C’est pourquoi nous intensifions nos investissements responsables et nos positions durables dans nos fonds mixtes Patrimonial. Même si nous avons quelque peu modifié nos priorités, nous n’ajouterons pas, dans la variante durable des fonds Patrimonial, des positions dans des entreprises ou activités qui sont incompatibles avec notre politique de durabilité.
Les stratégies de gestion active d’actions durables de NNIP sont, par nature, plus orientées vers les actions de croissance. Nous avons légèrement réduit cette cible de croissance par des prises de bénéfices dans des sociétés en croissance et par une plus forte diversification de nos positions. Nous avons augmenté nos investissements dans des entreprises de valeur affichant de solides caractéristiques de durabilité comme les banques traditionnelles qui sont les meilleures de leur catégorie.
Deuxièmement, dans les fonds Patrimonial, qui sont des fonds de fonds, nous nous sommes orientés vers des fonds d’actions avec une stratégie semi-passive. Nous les appelons ’fonds indiciels améliorés durables’ (enhanced index sustainable funds). Nous allons d’une part sélectionner des entreprises présentant de bonnes caractéristiques de durabilité et, d’autre part, fermer ou sous-pondérer les mauvais élèves.
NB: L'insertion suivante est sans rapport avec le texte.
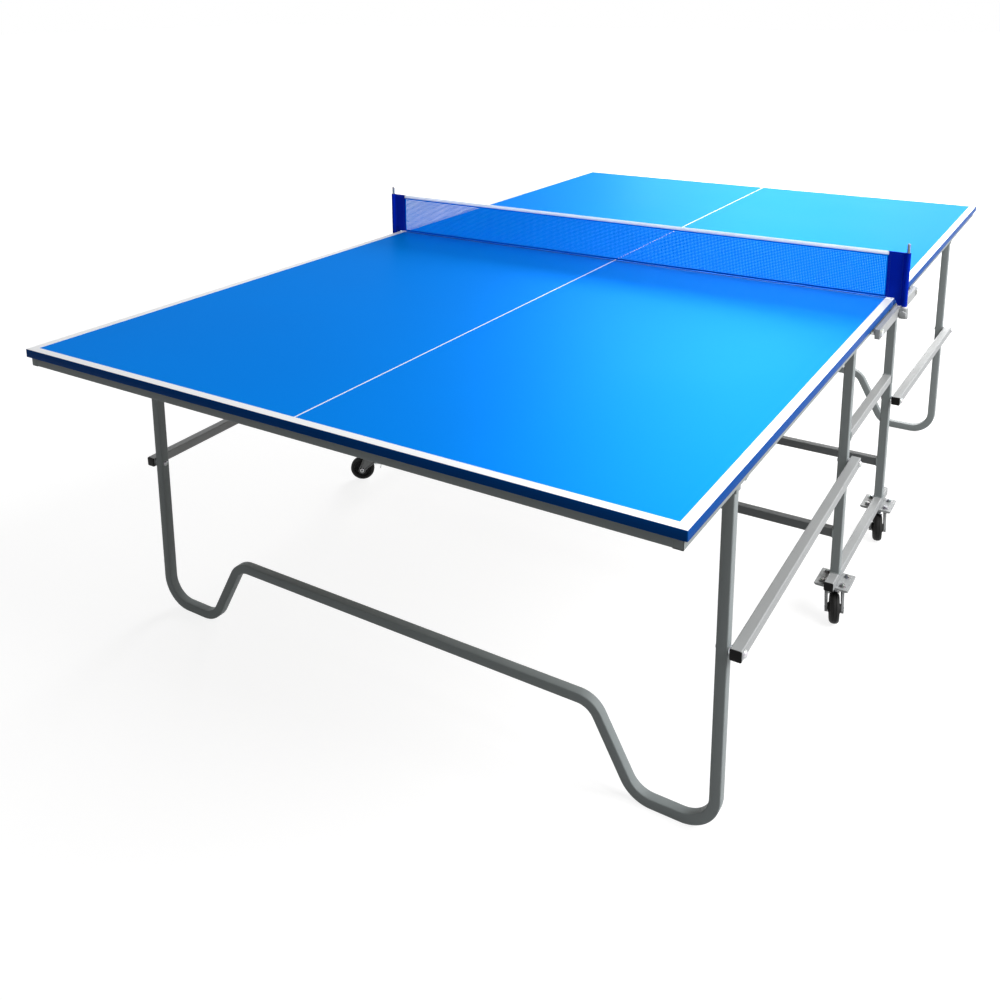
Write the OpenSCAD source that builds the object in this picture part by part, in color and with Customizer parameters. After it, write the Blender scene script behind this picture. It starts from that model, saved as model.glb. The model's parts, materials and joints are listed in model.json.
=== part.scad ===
// Rollaway ping pong table: two folding halves on a wheeled trolley, with a net.
// Millimetres. X is the width, Y the length, +Z up. The origin is on the floor, under the net's middle.
// "near" pieces lie towards -Y and "far" pieces towards +Y. "right" is +X.

/* [Playing surface] */
// Length of the whole table, over both halves
table_l = 2740; // [2200:10:2900]
// Width of the table
table_w = 1525; // [1300:5:1650]
// Height of the playing surface above the floor
table_h = 760; // [700:5:800]
// Thickness of each board
board_t = 18; // [12:1:25]
// Thickness of the strip glued round each board's edge
band_t = 2; // [1:0.5:3]
// Gap between the two halves under the net
halves_gap = 4.4; // [4.2:0.2:12]

/* [Frame under each half] */
// Distance from the board's edge in to the apron
apron_inset = 8; // [4:1:12]
// Height of the apron channel
apron_h = 20; // [18:1:24]
// Height of the rails that carry the net
rail_h = 24; // [18:1:28]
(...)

Ainsi, nous pourrons suivre l’indice avec un faible risque de déviation tout en évitant les importantes inflexions de style ou de secteur. Par ailleurs, dans les fonds mixtes traditionnels, nous utilisons des fonds à superposition d’échéances pour réduire l’inclinaison vers la croissance et mettre davantage l’accent sur les valeurs financières. Il est impossible d’éliminer totalement l’accent sur la croissance justifié par notre approche et nos thèmes durables, mais cela permet d’éliminer les extrêmes’, conclut M. Steyaert.